It appears to me that third is close to the same with the tube fb, fourth is almost identical to the Optimos alone, and H2 is much increased, contributing principally to the much higher THD of 0.3%.

The characteristic you might be uncovering is known in psychoacoustics as 'masking', whereby largish low order distortion tends to cover over higher order distortion.

This would give the amp the sonics of a SET, but not quite........ (If you want it to sound like a tube, use a tube!)

It also opens up the prospect of distortion cancellation with a tube preamp of the same kind, with similar operating point........

Have you had a bit of a listen? Impressions?

Thank you for your impressive work on this. It's fascinating!

Cheers,

Hugh
 
OK, here is the Tube Feedback version schematic. ( I'll post the CCS schematic next post.) The component values shown will change some depending on the tube used.

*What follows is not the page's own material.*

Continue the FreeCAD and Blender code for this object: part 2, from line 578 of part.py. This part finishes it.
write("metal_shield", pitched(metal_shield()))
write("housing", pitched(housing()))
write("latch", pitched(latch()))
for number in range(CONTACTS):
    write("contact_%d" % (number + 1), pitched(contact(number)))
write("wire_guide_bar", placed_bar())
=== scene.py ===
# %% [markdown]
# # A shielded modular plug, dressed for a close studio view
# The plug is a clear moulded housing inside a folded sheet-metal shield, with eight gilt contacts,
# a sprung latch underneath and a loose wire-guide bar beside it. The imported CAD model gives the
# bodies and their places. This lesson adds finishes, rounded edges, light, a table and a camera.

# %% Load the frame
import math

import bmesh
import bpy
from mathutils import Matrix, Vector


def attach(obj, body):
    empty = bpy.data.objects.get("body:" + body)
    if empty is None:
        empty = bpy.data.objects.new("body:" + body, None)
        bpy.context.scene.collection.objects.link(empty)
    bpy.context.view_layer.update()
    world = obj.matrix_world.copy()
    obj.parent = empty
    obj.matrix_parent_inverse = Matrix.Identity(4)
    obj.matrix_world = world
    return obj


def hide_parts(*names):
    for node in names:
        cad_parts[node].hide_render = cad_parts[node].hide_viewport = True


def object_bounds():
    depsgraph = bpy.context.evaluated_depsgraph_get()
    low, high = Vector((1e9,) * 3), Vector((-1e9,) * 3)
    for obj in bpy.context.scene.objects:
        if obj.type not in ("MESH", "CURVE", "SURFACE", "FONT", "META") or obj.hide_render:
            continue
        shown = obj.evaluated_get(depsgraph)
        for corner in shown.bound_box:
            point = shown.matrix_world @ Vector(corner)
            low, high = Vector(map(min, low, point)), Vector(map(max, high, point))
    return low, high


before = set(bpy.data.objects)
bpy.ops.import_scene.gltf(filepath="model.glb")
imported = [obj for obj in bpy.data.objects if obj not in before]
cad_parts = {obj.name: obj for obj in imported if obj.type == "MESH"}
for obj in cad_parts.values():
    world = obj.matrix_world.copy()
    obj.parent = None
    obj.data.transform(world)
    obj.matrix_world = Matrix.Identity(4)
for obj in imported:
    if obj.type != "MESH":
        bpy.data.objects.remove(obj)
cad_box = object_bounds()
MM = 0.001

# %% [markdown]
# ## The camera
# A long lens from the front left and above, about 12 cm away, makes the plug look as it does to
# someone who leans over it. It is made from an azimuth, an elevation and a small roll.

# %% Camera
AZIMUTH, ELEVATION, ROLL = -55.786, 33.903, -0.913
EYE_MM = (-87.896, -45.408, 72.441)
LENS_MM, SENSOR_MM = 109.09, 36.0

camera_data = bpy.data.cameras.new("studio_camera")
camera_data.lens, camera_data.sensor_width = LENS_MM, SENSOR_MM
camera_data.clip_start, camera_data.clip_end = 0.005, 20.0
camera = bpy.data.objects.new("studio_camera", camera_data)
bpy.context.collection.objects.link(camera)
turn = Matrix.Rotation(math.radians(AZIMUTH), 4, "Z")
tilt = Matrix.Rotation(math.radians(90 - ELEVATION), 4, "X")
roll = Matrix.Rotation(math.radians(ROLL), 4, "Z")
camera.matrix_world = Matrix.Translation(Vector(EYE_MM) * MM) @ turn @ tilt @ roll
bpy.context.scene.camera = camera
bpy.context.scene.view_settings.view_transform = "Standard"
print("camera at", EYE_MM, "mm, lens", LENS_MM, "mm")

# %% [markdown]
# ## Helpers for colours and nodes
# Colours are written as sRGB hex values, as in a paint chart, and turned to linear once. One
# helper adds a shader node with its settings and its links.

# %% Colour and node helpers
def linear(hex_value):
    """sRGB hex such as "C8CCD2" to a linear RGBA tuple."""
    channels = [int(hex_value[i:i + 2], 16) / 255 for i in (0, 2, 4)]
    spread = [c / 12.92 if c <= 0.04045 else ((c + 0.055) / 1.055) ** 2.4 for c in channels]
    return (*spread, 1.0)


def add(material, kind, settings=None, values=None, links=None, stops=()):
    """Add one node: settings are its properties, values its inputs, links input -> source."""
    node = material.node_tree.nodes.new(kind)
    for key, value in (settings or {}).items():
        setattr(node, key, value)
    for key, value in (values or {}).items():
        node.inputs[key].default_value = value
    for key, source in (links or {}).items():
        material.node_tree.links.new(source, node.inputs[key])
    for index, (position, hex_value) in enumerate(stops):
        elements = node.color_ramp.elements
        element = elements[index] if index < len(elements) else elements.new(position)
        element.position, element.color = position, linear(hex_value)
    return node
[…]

For higher current operation, the tube load resistor needs to be higher wattage and the CCS adjusted to that current, and RLL might be a lower value if you don't want to lose too many tube volts from the B+. However, going lower on RLL likely will require a larger coupling capacitor than the 25 uF shown, depends on the lowest frequency you want to handle.

The 5K gain adjust pot is used to set the closed loop gain of the amplifier. Different tubes used in the feedback will have different Mu factors (and consequent 1/Mu attenuation), so this provides a way to adjust the gain. The original OptiMos had a feedback attenuation factor of 10,000/270 = 37, so 1 volt input signal gave about 38 Volts output (37 + 1 for a non-inverting input). The 6LE8 I used had a Mu of about 18, so the 5K gain adjust pot was adjusted to about its middle to restore 37X attenuation. This means that tubes with a Mu of 37 or less can be used easily by adjusting the gain adjust. (this controls input sensitivity of the amplifier as well)

For tubes with a Mu of greater than 37 you will get more amplifier closed loop gain than normal. This case may be fixable by feeding a small amount of output signal to the grid, I haven't tried it yet. (Use a pot and resistor, say 100K pot and 10K resistor in series, from grid to Optimos NFB tap/output point and a 1K resistor say from grid to ground.)

The 220K resistor from output tap to - input is used to control gain when the tube is warming up and it also keeps DC offset under some control. It is over-ridden by the tube, AC feedback wise, when the tube warms up. I still needed a DC offset control to fix input offset current (at first I thought the 50uF cap was leaking, but its not from that, its unbalance in the Beta or current gain of the NPN versus the PNP input differential pairs) at the - input. Thats why the 100K Ohm resistor to the 5K Offset Control is there.

(Its possible that the Offset pot might have to be connected to +12V instead of -12V. The Optimos uses dual complementary differential pairs for its input and it just depends on which pair has less Beta as to which way input offset current will occur.) The 50 uF cap from cathode to - input is to keep tube DC off the input, it just needs to be big enough to pass the lowest frequency against the 220K and 100K resistor loads it sees on the - input. 50 uF is overkill, I just used what I had handy.

The CCS should be made with a variable current setting pot if you intend to try different tube types in the circuit or just to optimise the operating point of a given tube. A high impedance CCS using a cascode like design will give the best results sonics wise. Be careful not to exceed the dissipation ratings of the tube.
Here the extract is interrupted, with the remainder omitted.